PROMPT:
Exactly the lines from the one that contains "Continue the Blender" to the one that contains "one mass: a", both lines included, should be copied, and no others.

SUPPLIED ENTRIES:
--------
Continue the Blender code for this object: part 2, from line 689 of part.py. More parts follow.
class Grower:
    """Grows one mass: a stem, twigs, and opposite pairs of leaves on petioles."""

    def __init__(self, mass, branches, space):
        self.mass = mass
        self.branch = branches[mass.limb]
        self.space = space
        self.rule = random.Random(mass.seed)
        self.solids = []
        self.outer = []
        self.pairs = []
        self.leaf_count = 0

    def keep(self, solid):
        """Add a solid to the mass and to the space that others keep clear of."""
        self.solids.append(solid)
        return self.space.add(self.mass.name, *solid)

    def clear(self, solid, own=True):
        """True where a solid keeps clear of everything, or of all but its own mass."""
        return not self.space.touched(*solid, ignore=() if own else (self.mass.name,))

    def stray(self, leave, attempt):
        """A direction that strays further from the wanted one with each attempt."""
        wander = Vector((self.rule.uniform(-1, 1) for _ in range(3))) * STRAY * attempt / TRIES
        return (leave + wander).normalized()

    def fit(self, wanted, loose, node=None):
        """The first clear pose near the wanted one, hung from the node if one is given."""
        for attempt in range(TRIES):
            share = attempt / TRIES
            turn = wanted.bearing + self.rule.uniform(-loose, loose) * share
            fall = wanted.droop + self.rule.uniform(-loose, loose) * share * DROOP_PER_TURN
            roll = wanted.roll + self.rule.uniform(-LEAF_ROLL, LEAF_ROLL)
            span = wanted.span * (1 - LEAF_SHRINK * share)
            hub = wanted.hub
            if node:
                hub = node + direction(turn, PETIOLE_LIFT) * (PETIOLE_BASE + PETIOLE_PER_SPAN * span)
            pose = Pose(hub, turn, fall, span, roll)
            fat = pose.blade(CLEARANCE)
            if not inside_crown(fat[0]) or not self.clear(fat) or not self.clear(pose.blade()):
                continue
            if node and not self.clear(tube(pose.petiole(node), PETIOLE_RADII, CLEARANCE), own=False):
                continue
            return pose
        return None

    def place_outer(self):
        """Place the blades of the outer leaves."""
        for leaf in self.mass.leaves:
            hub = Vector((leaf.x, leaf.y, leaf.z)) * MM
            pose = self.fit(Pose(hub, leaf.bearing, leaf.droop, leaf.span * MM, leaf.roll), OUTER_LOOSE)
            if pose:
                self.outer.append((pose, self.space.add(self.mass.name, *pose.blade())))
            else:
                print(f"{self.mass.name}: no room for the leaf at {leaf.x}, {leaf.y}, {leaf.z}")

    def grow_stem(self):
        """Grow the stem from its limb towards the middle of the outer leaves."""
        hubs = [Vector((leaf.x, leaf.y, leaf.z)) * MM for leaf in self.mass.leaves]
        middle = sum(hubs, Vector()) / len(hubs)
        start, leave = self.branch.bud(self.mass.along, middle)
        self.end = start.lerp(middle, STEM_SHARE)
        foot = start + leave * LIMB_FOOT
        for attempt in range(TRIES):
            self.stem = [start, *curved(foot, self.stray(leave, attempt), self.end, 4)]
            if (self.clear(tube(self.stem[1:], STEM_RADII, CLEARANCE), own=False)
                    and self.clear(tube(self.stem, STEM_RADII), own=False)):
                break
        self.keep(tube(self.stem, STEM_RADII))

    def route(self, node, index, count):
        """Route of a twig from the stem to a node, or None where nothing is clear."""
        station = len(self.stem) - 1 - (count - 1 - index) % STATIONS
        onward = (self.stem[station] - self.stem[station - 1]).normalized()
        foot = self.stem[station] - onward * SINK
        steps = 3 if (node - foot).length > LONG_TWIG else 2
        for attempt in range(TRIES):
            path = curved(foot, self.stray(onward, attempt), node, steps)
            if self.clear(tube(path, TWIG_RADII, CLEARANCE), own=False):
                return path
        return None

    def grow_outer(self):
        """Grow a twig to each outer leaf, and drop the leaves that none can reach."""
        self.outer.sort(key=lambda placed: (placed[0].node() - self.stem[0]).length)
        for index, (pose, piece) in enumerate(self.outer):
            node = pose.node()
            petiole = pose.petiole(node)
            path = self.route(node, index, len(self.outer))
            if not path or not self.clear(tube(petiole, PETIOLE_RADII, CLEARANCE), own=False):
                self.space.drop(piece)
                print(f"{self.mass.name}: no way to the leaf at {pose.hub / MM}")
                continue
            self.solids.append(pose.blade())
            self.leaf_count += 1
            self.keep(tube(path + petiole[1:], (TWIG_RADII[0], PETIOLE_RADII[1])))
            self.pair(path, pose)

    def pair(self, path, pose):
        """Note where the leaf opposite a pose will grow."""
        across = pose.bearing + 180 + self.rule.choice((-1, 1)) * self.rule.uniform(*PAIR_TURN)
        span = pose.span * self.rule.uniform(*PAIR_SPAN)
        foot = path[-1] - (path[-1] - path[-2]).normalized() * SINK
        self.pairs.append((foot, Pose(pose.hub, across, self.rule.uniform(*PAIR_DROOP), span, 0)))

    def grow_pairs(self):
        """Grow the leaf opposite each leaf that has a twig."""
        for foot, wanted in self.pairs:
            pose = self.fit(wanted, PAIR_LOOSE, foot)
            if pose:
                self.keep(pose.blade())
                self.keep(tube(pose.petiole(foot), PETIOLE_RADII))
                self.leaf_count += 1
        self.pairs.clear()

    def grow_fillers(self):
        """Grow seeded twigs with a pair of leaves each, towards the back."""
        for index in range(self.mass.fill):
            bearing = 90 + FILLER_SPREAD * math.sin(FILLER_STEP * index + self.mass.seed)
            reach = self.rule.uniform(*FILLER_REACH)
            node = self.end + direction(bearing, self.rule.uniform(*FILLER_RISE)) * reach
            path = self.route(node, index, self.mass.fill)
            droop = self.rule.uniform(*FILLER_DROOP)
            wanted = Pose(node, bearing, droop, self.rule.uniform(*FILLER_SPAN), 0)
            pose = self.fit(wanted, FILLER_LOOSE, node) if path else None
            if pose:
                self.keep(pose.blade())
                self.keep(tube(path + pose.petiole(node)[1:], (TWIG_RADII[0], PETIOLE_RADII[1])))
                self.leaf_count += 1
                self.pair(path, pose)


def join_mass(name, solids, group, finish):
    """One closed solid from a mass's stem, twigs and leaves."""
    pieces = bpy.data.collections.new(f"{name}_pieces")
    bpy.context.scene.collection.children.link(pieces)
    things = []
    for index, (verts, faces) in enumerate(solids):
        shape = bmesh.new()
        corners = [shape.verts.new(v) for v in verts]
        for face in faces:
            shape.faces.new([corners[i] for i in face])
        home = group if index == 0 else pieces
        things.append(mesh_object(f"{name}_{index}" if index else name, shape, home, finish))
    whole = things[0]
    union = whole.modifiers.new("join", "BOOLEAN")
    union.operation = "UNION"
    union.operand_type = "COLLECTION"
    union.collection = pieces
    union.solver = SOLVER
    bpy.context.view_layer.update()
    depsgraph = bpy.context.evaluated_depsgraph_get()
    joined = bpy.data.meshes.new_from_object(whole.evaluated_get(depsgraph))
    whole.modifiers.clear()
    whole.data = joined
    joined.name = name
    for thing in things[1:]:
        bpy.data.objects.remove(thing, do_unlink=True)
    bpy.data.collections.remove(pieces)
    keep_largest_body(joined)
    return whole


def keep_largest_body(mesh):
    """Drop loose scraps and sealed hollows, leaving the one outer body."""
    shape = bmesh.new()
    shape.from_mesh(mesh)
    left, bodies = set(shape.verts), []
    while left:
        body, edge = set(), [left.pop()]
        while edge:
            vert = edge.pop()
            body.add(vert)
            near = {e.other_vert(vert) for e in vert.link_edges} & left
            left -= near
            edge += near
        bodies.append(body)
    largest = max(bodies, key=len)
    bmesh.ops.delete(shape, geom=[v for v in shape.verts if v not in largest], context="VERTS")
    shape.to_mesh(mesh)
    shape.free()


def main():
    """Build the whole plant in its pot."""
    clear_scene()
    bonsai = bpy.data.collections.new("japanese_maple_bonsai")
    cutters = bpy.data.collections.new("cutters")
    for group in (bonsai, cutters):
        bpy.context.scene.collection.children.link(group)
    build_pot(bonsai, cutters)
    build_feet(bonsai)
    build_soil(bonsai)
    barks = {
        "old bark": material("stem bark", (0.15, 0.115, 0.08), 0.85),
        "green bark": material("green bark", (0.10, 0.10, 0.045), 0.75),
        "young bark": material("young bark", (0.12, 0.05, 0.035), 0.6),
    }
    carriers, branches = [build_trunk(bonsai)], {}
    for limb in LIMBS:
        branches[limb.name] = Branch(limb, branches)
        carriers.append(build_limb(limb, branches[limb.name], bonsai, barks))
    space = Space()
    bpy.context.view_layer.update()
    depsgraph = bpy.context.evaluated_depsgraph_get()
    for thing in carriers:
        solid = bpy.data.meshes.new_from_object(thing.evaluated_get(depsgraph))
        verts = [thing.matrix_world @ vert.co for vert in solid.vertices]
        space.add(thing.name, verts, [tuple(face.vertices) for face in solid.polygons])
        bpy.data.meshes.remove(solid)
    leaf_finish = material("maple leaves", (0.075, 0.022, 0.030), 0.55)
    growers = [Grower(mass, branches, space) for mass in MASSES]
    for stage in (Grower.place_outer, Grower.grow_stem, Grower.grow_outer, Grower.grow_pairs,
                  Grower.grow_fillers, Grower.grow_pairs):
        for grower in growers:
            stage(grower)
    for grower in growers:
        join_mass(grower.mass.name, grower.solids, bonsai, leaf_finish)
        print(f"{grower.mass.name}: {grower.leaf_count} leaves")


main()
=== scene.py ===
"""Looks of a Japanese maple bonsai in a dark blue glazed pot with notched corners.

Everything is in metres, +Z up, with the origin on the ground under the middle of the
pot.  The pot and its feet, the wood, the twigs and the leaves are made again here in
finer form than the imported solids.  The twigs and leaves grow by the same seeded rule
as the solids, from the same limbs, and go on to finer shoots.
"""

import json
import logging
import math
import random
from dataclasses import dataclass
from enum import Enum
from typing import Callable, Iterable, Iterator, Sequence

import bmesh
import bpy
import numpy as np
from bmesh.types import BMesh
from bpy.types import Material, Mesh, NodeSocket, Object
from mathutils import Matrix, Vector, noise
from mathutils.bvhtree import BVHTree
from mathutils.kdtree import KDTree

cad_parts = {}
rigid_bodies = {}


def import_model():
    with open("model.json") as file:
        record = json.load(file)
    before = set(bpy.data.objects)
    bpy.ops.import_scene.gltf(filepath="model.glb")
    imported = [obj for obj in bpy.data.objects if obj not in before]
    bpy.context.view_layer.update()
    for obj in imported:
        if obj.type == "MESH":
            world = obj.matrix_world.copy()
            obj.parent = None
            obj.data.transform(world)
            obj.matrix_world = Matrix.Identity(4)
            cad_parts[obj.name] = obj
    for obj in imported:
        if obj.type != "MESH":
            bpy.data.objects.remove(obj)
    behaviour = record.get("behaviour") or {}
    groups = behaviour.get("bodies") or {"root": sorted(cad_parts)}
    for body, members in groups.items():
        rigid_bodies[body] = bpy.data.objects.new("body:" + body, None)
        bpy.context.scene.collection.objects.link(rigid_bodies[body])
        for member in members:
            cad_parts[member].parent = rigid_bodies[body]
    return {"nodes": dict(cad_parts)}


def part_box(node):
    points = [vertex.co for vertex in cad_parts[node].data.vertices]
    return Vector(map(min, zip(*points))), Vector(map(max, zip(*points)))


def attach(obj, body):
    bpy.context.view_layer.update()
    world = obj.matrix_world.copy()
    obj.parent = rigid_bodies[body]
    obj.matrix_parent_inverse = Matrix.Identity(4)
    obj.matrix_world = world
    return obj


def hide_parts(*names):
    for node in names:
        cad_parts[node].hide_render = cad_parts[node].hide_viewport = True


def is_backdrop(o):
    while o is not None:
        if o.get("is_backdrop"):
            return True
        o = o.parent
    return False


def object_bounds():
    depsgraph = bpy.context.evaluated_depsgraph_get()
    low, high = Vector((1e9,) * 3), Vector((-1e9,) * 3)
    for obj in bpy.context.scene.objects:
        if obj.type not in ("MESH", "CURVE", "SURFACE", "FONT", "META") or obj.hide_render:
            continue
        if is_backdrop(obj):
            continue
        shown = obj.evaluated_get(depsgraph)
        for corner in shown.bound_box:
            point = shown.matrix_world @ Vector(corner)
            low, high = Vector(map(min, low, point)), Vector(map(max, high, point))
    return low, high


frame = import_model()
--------
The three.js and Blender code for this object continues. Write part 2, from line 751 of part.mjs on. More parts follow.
--------
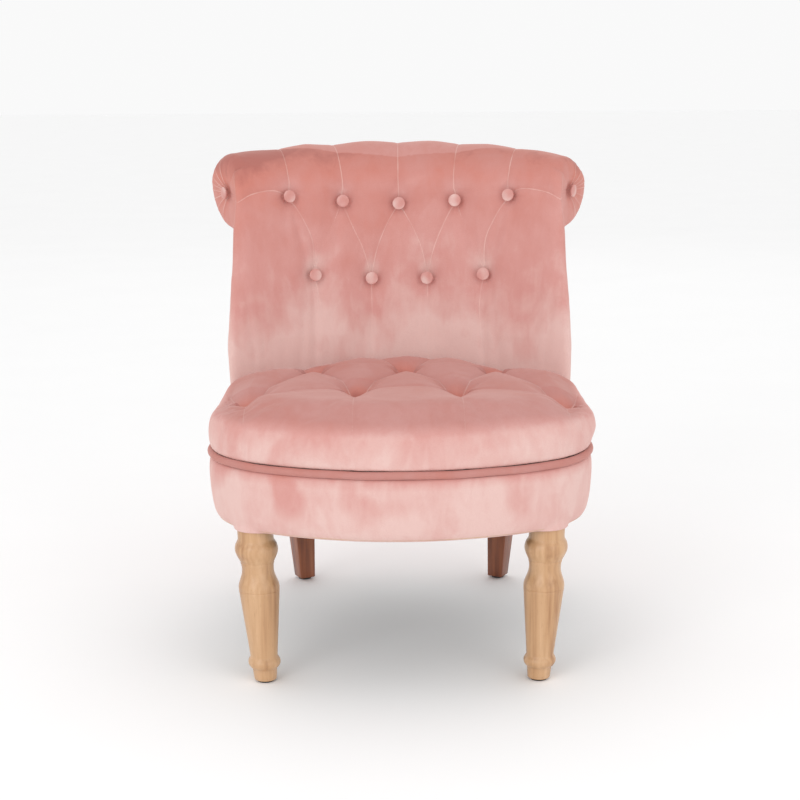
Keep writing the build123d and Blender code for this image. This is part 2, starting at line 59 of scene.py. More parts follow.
--------
TASK ANSWER:
Continue the Blender code for this object: part 2, from line 689 of part.py. More parts follow.
class Grower:
    """Grows one mass: a stem, twigs, and opposite pairs of leaves on petioles."""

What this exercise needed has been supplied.